A tudo isto acresce que Betsy DeVos teve uma prestação desastrosa na audição no Senado. O desconhecimento que revelou em relação a matérias elementares da educação pública, o visível embaraço com que enfrentou algumas questões e a forma caricata como respondeu a outras deixou muita gente perplexa.
Respostas caricatas
Apenas dois exemplos. Em 1975, foi aprovada uma lei que impõe a todos os estados a obrigatoriedade de ter educação especial para alunos deficientes. A lei foi aprovada no âmbito do alargamento dos direitos cívicos a todos os extractos da população, impedindo discriminações de qualquer tipo e criando igualdade de oportunidades.
Interrogada sobre se concordava que todas as escolas públicas devem cumprir a lei, Betsy DeVos respondeu que o assunto “deve ser deixado ao cuidado dos estados”. O que é justamente o que a lei de 1975 quis evitar, impedindo eventuais arbitrariedades discriminatórias por parte dos estados.
O outro exemplo foi ainda mais caricato. Interrogada sobre se concordava com a ideia lançada pelos sectores mais conservadores de que devem ser autorizadas armas nas escolas, respondeu que a decisão devia ser deixada ao critério dos estados e admitiu que algumas escolas devem precisar de armas para se defenderem de ataques dos ursos pardos.

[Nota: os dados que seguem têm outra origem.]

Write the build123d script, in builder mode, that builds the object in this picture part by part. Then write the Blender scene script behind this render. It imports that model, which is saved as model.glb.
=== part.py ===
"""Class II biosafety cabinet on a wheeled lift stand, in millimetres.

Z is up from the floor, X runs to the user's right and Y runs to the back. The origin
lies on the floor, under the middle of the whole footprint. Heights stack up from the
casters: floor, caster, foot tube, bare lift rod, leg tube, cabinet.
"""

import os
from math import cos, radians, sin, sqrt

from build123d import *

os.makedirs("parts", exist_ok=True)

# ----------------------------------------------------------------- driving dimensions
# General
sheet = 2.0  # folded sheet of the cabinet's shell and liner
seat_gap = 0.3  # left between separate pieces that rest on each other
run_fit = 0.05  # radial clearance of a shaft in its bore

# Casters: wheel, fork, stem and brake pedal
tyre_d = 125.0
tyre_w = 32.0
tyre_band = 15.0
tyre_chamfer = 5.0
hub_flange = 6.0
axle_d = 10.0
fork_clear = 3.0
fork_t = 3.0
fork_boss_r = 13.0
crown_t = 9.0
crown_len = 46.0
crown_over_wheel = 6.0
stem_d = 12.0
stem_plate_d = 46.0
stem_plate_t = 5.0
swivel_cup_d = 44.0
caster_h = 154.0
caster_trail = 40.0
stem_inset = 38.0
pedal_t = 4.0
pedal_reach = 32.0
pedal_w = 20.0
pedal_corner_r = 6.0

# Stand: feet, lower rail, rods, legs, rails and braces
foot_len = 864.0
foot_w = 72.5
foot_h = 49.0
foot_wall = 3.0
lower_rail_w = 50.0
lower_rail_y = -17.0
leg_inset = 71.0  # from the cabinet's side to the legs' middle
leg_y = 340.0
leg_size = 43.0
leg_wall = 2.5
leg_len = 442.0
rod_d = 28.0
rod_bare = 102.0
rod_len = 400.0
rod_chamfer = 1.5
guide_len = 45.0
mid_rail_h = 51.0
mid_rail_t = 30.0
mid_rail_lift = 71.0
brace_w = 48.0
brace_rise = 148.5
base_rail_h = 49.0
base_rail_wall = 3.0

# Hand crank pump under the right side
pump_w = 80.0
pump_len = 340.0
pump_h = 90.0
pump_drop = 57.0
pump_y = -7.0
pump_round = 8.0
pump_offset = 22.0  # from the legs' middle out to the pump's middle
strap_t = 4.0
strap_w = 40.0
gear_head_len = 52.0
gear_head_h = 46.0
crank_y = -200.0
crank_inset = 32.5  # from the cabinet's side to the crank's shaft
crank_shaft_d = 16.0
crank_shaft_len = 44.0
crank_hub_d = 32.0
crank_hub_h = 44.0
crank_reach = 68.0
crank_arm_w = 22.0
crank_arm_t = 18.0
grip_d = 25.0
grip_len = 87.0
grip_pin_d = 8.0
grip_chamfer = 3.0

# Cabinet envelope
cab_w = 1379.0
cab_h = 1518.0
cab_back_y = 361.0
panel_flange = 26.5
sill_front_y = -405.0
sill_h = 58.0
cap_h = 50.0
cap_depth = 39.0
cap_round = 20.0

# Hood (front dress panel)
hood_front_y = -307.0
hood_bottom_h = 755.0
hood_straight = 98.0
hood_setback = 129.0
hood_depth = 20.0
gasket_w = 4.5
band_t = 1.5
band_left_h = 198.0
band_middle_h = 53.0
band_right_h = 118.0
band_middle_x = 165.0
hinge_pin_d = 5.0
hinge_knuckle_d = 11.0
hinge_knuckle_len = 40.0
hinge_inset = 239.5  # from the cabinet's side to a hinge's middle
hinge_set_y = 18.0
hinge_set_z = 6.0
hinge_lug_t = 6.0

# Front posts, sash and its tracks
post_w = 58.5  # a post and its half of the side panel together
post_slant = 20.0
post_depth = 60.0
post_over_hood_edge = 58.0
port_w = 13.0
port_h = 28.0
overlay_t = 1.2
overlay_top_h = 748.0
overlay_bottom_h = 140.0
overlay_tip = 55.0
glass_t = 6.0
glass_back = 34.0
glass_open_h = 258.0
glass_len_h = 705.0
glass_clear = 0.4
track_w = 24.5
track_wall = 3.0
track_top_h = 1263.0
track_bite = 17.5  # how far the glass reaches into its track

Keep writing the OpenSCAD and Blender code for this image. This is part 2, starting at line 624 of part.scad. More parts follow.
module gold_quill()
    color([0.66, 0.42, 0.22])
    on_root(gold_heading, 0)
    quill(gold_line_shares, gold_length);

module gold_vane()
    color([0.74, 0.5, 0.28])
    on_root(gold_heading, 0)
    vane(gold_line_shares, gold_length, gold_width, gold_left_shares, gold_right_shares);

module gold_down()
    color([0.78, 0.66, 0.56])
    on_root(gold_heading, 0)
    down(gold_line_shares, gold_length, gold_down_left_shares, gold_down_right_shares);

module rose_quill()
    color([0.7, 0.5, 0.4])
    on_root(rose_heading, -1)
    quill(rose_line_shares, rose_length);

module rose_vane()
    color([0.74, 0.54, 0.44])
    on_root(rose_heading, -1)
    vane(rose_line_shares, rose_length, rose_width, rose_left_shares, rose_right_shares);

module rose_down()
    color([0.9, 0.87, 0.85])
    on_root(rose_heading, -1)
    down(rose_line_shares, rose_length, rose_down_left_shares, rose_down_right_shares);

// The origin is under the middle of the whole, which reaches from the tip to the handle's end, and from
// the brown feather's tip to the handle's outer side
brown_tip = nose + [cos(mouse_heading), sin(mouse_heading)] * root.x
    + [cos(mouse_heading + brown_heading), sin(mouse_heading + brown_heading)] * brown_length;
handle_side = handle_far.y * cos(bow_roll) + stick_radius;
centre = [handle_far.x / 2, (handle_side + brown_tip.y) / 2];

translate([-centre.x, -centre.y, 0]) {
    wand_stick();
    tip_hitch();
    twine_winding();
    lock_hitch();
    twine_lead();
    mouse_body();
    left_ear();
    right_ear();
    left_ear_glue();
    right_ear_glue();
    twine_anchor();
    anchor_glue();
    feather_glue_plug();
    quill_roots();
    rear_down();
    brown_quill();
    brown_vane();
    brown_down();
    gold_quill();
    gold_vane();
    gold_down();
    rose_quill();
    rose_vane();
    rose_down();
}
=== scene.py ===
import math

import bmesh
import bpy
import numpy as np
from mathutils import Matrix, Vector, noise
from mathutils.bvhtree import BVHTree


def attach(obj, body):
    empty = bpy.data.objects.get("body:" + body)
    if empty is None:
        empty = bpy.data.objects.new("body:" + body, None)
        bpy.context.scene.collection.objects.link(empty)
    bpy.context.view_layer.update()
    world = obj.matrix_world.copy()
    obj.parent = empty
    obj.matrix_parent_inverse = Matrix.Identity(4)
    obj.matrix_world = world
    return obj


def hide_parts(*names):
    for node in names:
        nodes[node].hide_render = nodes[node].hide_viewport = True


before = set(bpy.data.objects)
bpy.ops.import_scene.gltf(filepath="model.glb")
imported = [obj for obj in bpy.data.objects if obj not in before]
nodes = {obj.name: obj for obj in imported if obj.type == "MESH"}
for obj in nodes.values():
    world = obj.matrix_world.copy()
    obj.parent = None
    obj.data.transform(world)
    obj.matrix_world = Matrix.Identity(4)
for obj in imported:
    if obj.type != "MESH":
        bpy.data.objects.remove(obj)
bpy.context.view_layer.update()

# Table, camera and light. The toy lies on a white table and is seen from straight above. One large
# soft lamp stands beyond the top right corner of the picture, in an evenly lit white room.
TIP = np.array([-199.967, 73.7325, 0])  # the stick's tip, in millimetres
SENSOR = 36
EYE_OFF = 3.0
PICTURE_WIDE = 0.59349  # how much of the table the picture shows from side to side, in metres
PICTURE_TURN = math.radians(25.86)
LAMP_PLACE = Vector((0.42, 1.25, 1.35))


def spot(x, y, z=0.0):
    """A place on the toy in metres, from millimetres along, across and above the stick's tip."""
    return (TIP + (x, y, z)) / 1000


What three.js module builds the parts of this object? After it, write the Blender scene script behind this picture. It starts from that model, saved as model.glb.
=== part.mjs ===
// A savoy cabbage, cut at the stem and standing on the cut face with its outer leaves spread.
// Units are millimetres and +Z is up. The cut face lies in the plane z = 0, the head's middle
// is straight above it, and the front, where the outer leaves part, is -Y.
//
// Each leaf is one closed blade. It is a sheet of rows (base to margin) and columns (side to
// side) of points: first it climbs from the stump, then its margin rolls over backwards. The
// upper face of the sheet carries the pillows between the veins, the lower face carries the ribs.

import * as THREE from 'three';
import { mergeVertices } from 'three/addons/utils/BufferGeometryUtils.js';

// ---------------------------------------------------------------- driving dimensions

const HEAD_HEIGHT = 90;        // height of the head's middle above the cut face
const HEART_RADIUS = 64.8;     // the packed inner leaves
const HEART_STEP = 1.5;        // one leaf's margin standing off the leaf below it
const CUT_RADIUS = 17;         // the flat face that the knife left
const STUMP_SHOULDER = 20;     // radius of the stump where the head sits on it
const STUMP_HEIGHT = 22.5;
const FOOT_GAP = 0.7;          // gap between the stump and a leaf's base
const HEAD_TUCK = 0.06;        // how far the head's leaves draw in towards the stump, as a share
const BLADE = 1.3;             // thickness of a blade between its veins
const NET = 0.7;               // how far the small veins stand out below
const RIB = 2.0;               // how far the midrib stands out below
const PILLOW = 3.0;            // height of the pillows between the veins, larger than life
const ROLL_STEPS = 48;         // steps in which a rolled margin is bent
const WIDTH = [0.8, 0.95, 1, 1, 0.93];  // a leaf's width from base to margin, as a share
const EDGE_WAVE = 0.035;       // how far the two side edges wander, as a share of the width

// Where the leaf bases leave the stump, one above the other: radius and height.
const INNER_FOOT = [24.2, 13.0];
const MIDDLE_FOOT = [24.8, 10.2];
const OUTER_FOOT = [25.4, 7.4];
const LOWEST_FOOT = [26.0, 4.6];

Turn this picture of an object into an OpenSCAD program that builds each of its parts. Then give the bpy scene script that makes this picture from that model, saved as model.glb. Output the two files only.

Não surpreende, pois, que algumas das suas respostas tenham sido alvo do humor corrosivo dos “talk shows” televisivos e se tenham tornado também virais nas redes sociais. Mesmo antes de ter entrado na história por ter sido o primeiro membro de um governo a precisar de um desempate no Senado, ela tornou-se famosa pelas afirmações que fez na audição para a nomeação.
Ao longo dos anos, Betsy DeVos sempre pôs a carteira ao serviço do Partido Republicano para cujas campanhas contribuiu com 200 milhões de dólares. Chegou agora a vez de pôr a cabeça ao serviço do partido.
A celebridade, essa, já não lhe escapa. E se mantiver o padrão que evidenciou no Senado poderá mesmo disparar.